The Amazing Spider-Man (1930)

This movie has been remade several times over the decades. The first one remains controversial, not for it’s content, but for the revelation that its main actress contracted syphilis. The film was funded by Catholics and (in order to deflect blame from themselves) producers claimed she caught it in a different film from 1922, that it had been incubating this entire time. I figure out by checking and corroborating different sources that she did in fact get it from doing a stunt on set.

“Boboomba!” is a memorable idiosyncratic onomatopoeia from the movie, written on screen in the style of a comic book just like later movies and TV shows. Only on waking do I realize Spider-Man wasn’t invented until the sixties.

Dream Journal

Gremlins Do-Over

My persona takes the form of Bobby Hill (from the King of the Hill cartoon), playing a lengthy game all the way through — making terrible choices in difficult situations the entire time. But as the game is about to end, I return to the first level and change my original actions… following a pair of invisible girls through a gateway I’d rejected previously as being an obvious trap. Surprisingly, everything clicks into place smoothly after that. It’s as if I’m playing on easy mode now. Because of this, I don’t know whether the rest of this dream narrative comes before or after…

Gremlins are released into the dream. Present in every scene, they somehow represent failings and hindrances I’ve acquired in adult life and have diverse transmogrified forms, perhaps a tequila bottle, or computer hardware. That would make this akin to Gremlins 2: The New Batch. The original gremlin isn’t cuddly either (like the Mogwai named Gizmo in the original), more like a small green papier-mâché spider one might imagine as a New Orleans parade float.

Another scene, an apartment set for a 1920s movie, an earlier era of Hollywood. It’s made to look like a sitcom that’s an agglomeration of cultures and ideas. One odd detail is a string of koosh balls garlanded around the kitchen island. The young actress who is playing the director has to have explained to her (given the inclusion of several “sensitive” African elements) why the scene is problematic. This is the first time the word is used this way on film, fairly early for when the actual movie was made in the year 2000.

Zooming out from this setting to a reality TV intro showing the cast next to another cast, meant to demonstrate their relative honesty and humble character.

In the same set, an iMac is brought in with a VHS slot to be repaired. There’s a minidisc or two inside and I offer to transfer it to digital by introducing myself to the cool woman who brought it in. I say I’ll get her contact info from my homepie friend Josh (also standing nearby). I have to prevent gremlin-rats from crawling inside the slot. What they represent, I’m not sure, but surely they represent something.
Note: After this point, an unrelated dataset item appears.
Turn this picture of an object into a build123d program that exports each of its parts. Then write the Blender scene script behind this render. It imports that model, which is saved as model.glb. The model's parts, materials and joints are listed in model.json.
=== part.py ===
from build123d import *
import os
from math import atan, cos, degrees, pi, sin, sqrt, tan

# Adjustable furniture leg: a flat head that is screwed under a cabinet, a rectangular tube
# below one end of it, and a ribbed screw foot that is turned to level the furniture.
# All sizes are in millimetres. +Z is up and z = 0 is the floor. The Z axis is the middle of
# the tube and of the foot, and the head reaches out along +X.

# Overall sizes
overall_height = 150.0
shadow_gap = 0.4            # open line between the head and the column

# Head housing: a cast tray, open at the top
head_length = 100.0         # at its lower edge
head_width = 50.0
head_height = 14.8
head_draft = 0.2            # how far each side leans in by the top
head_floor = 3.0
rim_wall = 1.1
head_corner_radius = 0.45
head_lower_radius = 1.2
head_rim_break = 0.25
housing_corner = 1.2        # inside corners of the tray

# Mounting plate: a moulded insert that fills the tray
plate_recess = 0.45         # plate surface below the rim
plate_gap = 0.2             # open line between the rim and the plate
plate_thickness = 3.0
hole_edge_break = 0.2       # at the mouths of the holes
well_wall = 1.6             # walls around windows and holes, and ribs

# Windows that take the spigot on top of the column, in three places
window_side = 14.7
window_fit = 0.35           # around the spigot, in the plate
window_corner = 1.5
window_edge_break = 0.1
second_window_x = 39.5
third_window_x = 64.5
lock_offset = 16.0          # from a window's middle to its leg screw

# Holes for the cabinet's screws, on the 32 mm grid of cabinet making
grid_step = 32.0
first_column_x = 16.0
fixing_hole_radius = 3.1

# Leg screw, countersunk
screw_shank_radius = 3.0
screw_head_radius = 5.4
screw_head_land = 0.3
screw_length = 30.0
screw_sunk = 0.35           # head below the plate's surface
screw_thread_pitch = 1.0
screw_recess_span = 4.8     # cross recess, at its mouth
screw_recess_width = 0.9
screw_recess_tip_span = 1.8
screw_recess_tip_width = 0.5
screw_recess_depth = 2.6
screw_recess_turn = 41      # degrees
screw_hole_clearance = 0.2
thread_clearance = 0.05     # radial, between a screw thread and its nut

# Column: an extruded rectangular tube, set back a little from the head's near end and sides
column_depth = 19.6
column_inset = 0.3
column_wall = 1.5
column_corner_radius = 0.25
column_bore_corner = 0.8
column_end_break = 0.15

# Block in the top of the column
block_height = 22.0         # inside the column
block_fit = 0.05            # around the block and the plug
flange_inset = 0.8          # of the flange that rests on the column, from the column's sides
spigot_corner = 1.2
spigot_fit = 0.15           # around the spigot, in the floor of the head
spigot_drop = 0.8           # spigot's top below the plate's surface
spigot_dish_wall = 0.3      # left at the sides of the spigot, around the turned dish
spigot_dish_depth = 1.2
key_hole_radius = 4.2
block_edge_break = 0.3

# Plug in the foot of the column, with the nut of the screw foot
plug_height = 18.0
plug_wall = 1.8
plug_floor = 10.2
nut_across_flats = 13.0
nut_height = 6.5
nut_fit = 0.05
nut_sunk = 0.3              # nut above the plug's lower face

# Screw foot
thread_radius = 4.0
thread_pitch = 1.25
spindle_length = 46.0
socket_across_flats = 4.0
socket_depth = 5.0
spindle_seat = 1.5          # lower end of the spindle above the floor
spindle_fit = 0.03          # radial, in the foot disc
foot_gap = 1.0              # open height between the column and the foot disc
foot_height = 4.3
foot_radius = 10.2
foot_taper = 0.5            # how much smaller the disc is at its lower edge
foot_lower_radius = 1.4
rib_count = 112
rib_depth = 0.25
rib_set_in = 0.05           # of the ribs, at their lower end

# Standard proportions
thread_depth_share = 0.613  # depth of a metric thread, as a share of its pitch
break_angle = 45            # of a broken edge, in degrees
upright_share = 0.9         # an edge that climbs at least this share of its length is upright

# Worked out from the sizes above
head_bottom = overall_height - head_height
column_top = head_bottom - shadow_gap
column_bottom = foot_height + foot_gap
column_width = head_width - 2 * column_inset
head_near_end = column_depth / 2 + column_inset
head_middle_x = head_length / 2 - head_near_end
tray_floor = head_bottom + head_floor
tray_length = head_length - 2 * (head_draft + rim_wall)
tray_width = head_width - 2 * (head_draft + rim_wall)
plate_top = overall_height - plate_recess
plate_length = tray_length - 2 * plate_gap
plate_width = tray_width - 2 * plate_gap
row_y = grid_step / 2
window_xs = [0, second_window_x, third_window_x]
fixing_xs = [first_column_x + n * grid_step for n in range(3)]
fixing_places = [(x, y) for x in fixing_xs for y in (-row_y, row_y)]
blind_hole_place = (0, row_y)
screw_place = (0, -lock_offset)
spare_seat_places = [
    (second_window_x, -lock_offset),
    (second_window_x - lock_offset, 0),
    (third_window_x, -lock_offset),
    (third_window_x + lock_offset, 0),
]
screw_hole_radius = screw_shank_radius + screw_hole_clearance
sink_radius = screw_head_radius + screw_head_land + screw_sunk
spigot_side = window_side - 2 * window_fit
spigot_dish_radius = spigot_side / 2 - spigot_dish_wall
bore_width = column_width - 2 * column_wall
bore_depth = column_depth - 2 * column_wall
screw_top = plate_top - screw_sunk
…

A Schwarzenegger-dad type stands on the steps at the top of a hallway giving ultimatums; it’s like having an angry Zeus for a father. I’m a small petulant boy, a bit like John Connor in the Terminator, stamping my feet in defiant rebellion. I purposefully walk up the steps to pass this dad of mine to express my frustration, only for his façade of tough love to crack into love and forgiveness for me.

I find a long-lost brother of mine. He’s younger, without my knowledge of alcohol or drugs (this is filmed facetiously, a plate of dried leaves being snorted, something to throw the kiddies off) or really any of life’s inevitable mistakes. We search for a place I encountered earlier — a place which called me in my own father’s voice — as we walk through hallways in a near-symbolic (non-realistic) space. We suddenly find the same door again, leading to the command deck of an old-timey submarine. But my brother half-heartedly feigns some reason he doesn’t want to go in. I pretend not to understand his objections. However, when we enter it’s at an earlier stage than when I visited before; it’s still being constructed as it’s a stage set, the wooden ribs of the submarine exposed. One detail: someone has to go and manually rope something up outside, wrapping rope around their shoulders and torso, implied to be a suicide mission — they call it “happy man”.

The dream ends, or perhaps starts over.